Hard to think what the e-mail equivalent is (especially for those who have what I view as a mania for purging their inbox, and keep virtually nothing anyway, as they have already done it). Equally hard to conceive of what asking for something 'by return' means, as against with an item of correspondence received in the post.

Which brings us on to Eric, who, as a set-piece (turn, party-piece, trick, etc.), used to throw (or, maybe, feign to throw) something into the air, which he would then catch in the large, invariably brown, paper-bag - with a sort of 'plop', as the bag received it.


A metaphor, in our minds, for what (for it was magical in its way, every time)?:

* Capturing what can't otherwise be seen (cloud-chambers and particle-colliders)?

* Hans Christian Andersen and his little tale (lovingly told by the
University of Southern Denmark)?

* Hamlet on the limits of Horatio's 'philosophy'?

* Or what about this: how can you see the tears shed when a letter was written and which smudged the ink, or the sweat of Beethoven's effort of composition, if it's, respectively, actually an e-mail or a page of a score, printed from an inbox or a web-page?


And the evils (which I am in no way laying at Eric's door)?

1. Well, how many times have you turned out to have imagined that you replied to an e-mail, when you must merely have run through, in your mind, what you would say, when you had the chance - and maybe even fondly hoped to jog your memory, by marking the message as 'unread'? Which is more real: Eric's stone (or whatever it is) or the imagined reply?

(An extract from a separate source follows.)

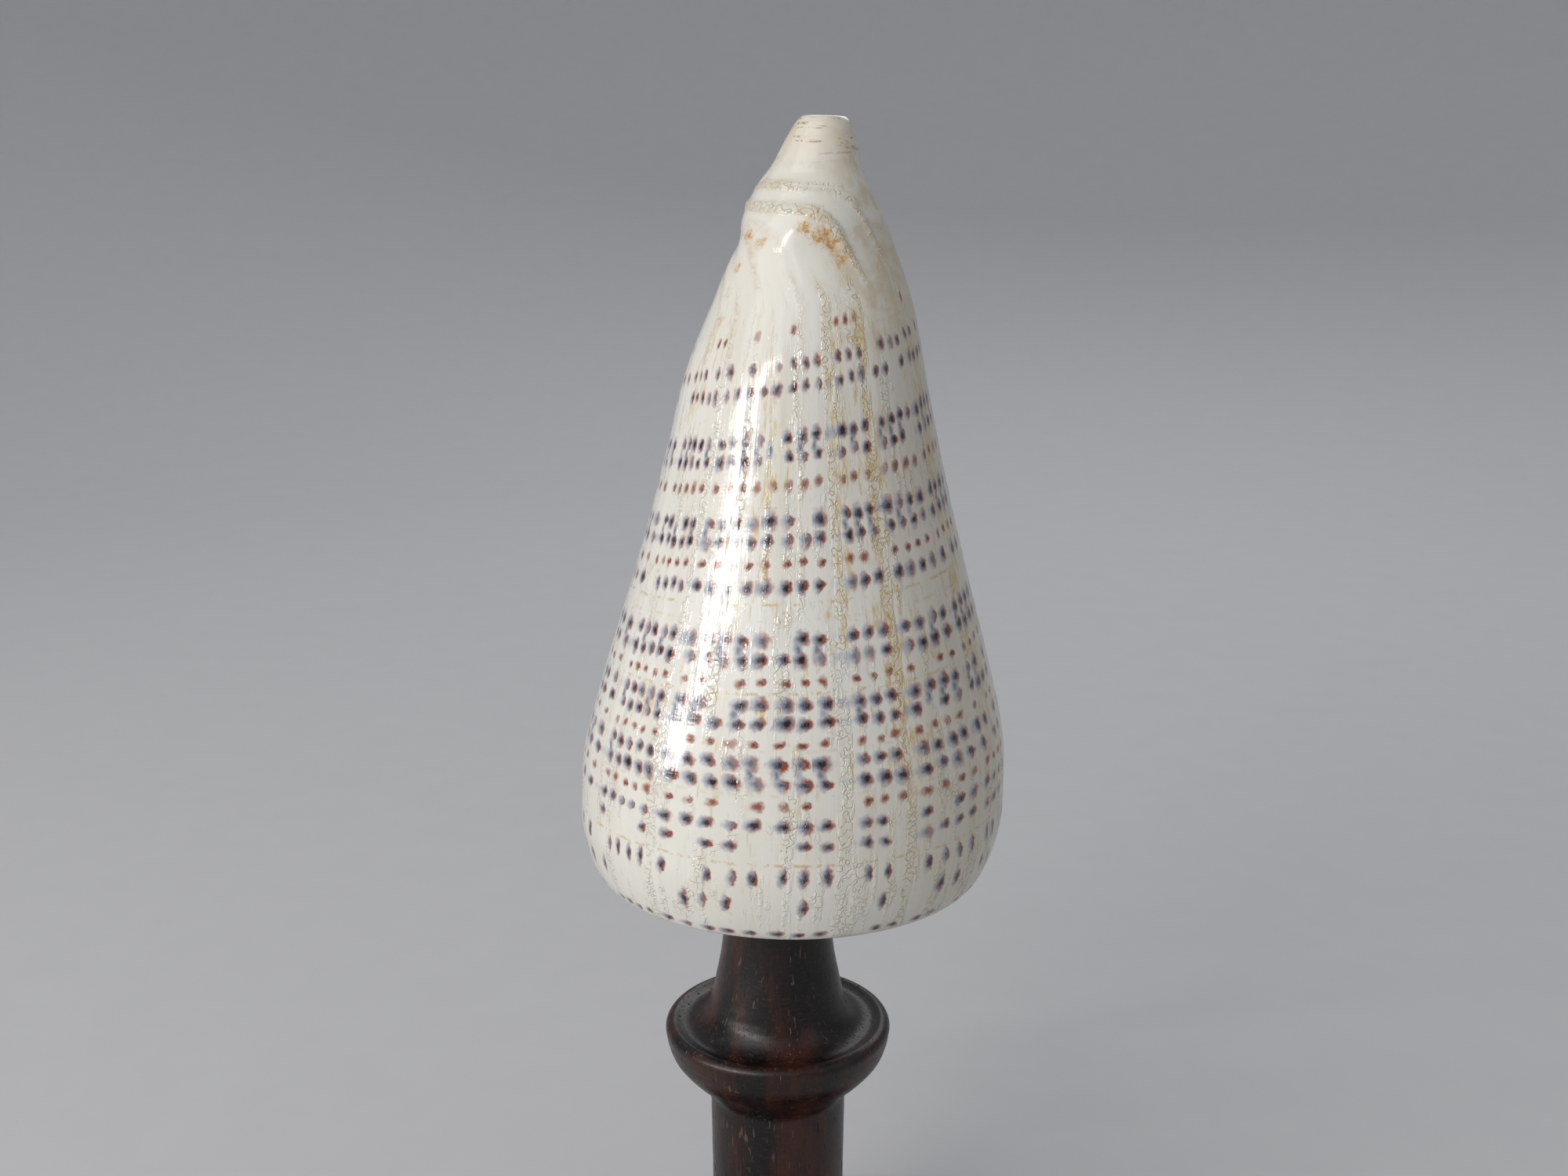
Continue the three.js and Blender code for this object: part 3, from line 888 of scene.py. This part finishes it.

Contrast the entirely fictional reply with writing a letter (by hand, or typing it - and, if not using an actual typewriter, then printing it), signing it, addressing the envelope, sealing the letter inside, affixing a stamp (maybe having to buy one first, and wince at the price), and going to a postbox (maybe even having to find one first) where you post it - rather hard to have a false memory about all that, though, I will grant you, if the item cannot be posted (for want of a stamp, a postbox, or even the address), it can lurk in the car or a jacket pocket, where it was put in the hope of making it into the post some time soon...



2. Oh, and there's the over-hasty response (hard to be hasty with the process outlined above and do what some call 'fire-fighting'!);

3. There's sending your e-mail to the wrong person (and letters, too, can be switched, in error, between a pair of more of intended recipients);

4. Including to yourself, if you find a message of your own to which there has appeared no response (the other extreme - the message comes back straightaway and it's horrible, or you wait in vain for it), and, instead of pressing the 'forward' button, the 'reply' button is pressed, so it later shows up in your inbox, if you start some other task;

5. And those missing replies - did your message ever reach the addressee, or did his or hers not reach you (mimicking the post)?;

6. Unless you attach the intended document(s) at the time when you write about them, false memory is all too possible about that (but my 'send' function has the trick of spotting the words 'attach' or 'attachment', and prompts me as to whether I intended to send a message with no attachment) - but one can, just about, manage to post an empty envelope;

7. The attachment that you cannot open (either because it shows as one, but doesn't seem to be there, or because, say, it has a DOCX file-extension, and you don't have that version of WOrd) has, as far as I can see, no equivalent with the physical posting of a document;

8. Nor has pressing the button to send your message and then seeing a howler, which can't be corrected (although one can, for other reasons, have just posted something, and wish that one had long arms, or the postbox a backlog of letters, so that it can be retrieved);

9. Not everyone likes spam, but I find some of the gambits that the senders dream up to make me interested quite entertaining, and, for those who are prudish, junk mail has no equivalent;
10. Finally, back to missing messages, the one that 'gets delayed' and so you only see news of a good concert (or training course - whatever the event may be) when it is too late to do anything about it - or there is just so much in the inbox that, although it was there all along, it got overlooked.


QED


[Continued, in a way, at: http://unofficialcambridgefilmfestival.blogspot.com/2012/02/eric-morecambe-and-evils-of-e-mail-2.html]



End-notes


* As Eric retorted in that crazy Egyptian skit (I think that it was Glenda Jackson as Cleopatra) to Ernie's question 'Have you got the scrolls?', 'No, I always walk like that!'.